The Blu-ray release is more than up to Criterion Collection standards. There’s a beautiful digital transfer. Shot around London, it’s not a bright, happy town. But it’s got the perfect dull-colored look that gives the town the character that Leigh is trying to portray. There’s a video interview with Leigh, a short comedy Leigh directed in 1987 with Thewlis starring, a booklet of essays, and an informative commentary with Leigh, Thewlis, and Katrin Cartlidge.

This is a dark film. David Thewlis is a clever and humorous and disgusting lead character. When I first saw this film in 1993, I was uncomfortable enough that I didn’t know if I wanted to see it again.

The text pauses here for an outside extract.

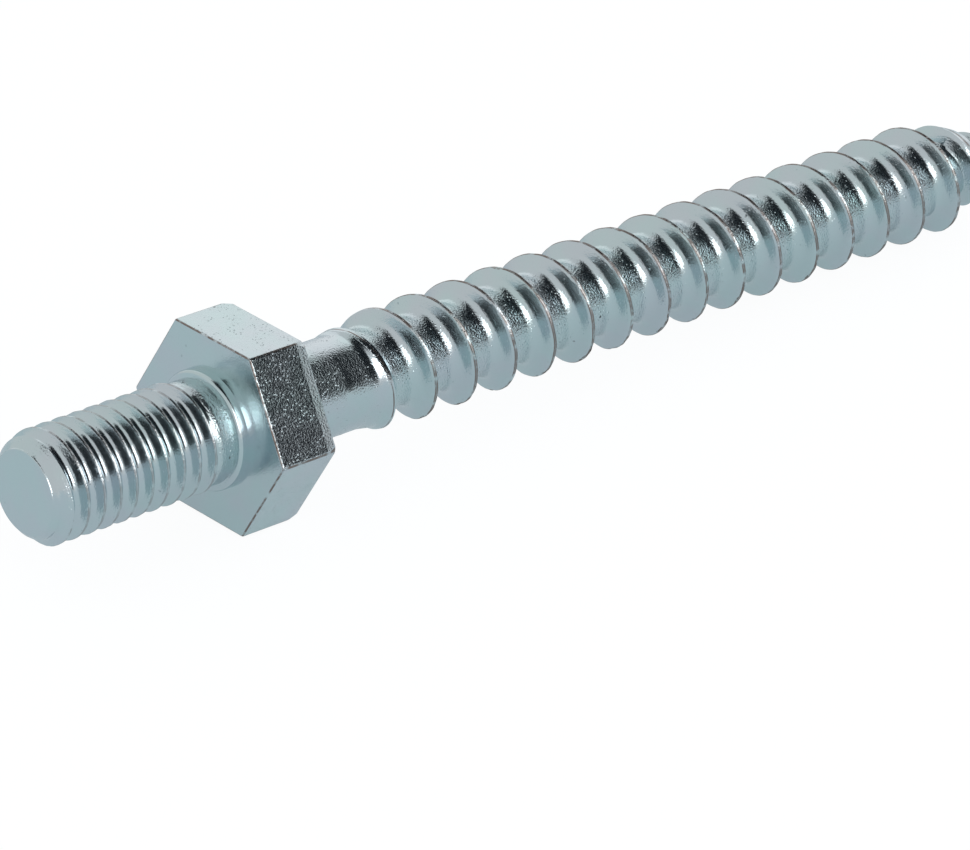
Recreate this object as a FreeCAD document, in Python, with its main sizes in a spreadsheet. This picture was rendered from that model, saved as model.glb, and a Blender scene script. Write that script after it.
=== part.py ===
# Hanger bolt with a hex collar: a machine-threaded stud at one end, a hexagonal
# collar for the spanner, a short plain shank and a coarse wood thread that ends in
# a point. It is one piece of zinc-plated steel.
#
# The bolt is drawn along +X with the stud's end face at X = 0 and one flat of the
# collar on top. The finished body is then laid on the ground as it comes to rest,
# on the collar's lower flat and on the last full crest of the coarse thread.

import FreeCAD, Part
import math
import os

import Sketcher

os.makedirs("parts", exist_ok=True)

doc = FreeCAD.newDocument("hanger_bolt")

# Driving sizes in millimetres, angles in degrees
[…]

And this was the first time I had seen it since. It’s aged well. The sex scenes are still shocking but once you stop being overwhelmed by them, there’s that subtle message that runs underneath the film. It’s a warning. Like Johnny’s theories on the Apocalypse, it’s a vision of what might happen. Is it destiny? Can Johnny find his place in society? Will it be to the left of center or to the right of center? The Criterion Collection presents thought-provoking films and they’ve succeeded here.